Read the Room (2024) portrays a woman in a bathrobe with her hair up in a towel, peeking over the edge of a book. She is sitting far from the viewer on a green sectional with her legs crossed behind a large wooden coffee table. Next to her is an end table piled high with boxes. As with Memoir, only a sliver of her face and body are visible. Most of what the viewer sees is the dark background, the setting, her clothes. These are the externalities that provide coordinates for understanding the world that she might occupy. But we do not feel as though we are trespassing into a private scene. The woman meets the viewer’s gaze. Though posing, she is comfortable and playful—and to be played with requires another join her. Mckinney has invited viewers into these spaces and surrounded the women with just enough furniture, objects, or props to be held in space. These tethers to a social world give the women something to interact with while also giving the viewer some context to stoke their imagination.

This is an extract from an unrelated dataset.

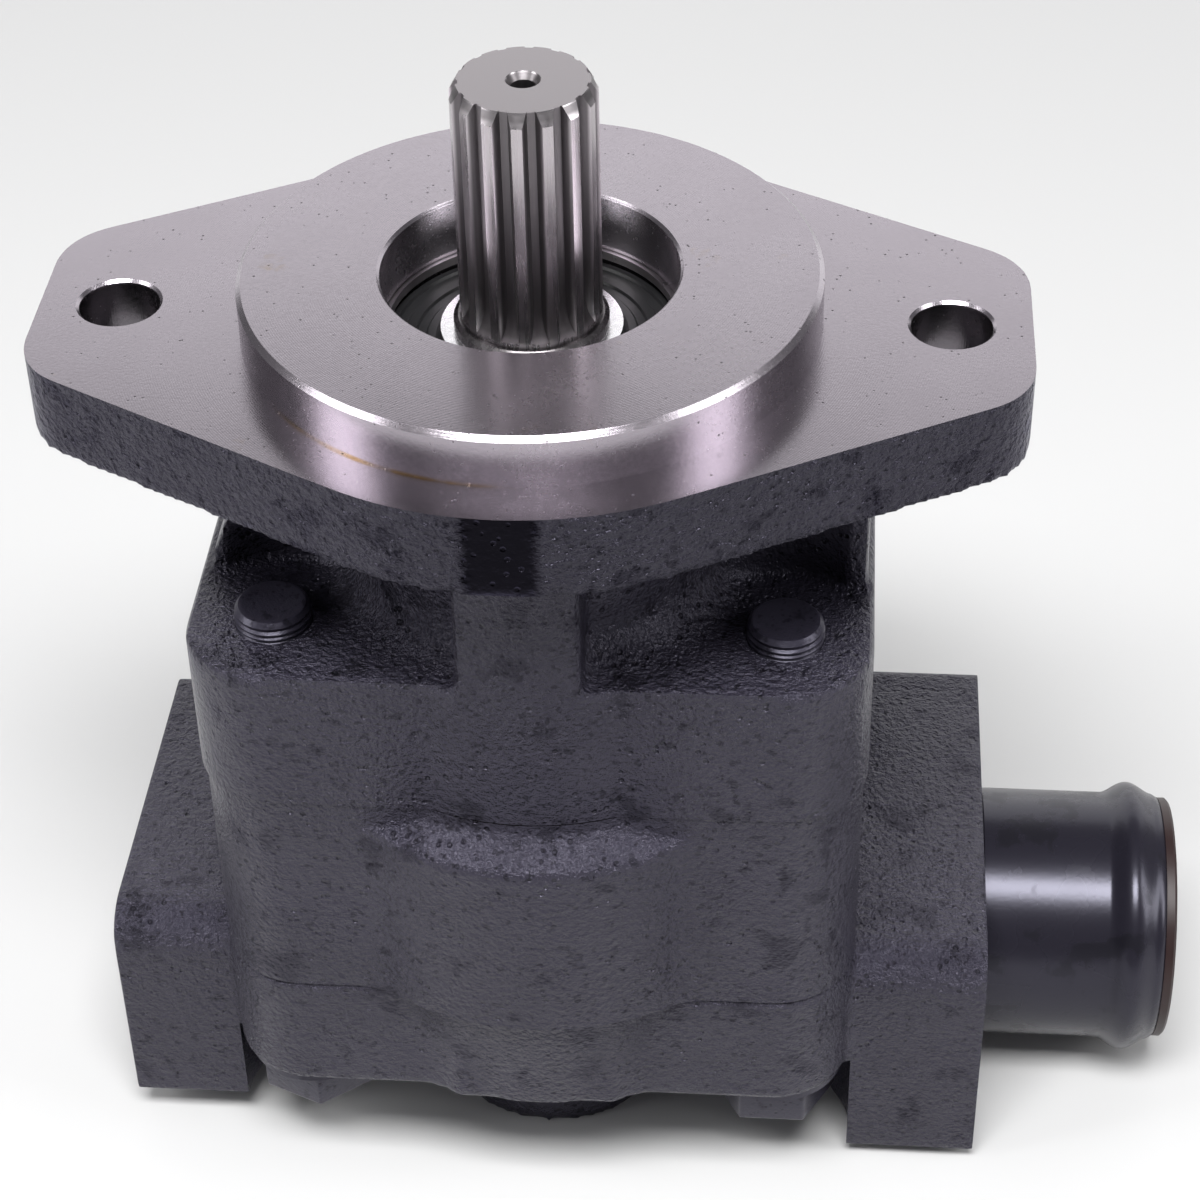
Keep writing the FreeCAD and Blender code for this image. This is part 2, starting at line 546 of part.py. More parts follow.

This physical grounding is also part of the hapticity of the paintings. We can feel these women inhabit these spaces, their bodies having been given room to release and become unguarded and vulnerable. Through these multiple forms of framing—furniture and muted backgrounds—Mckinney has given these figures space to emerge as their own creations. As viewers, we feel Mckinney’s deliberate care for them and, in turn, the experience of looking at the exhibit becomes pedagogical—how can we mirror that tenderness? How can we step into the experience in the way that Mckinney’s brush asks us to? The larger underlying question, of course, is how might Black women—both on these canvases and elsewhere—be given space to just be.  

: :

Endnotes

  1. Tina Campt, Listening to Images (Durham, NC: Duke University Press, 2017)25–6.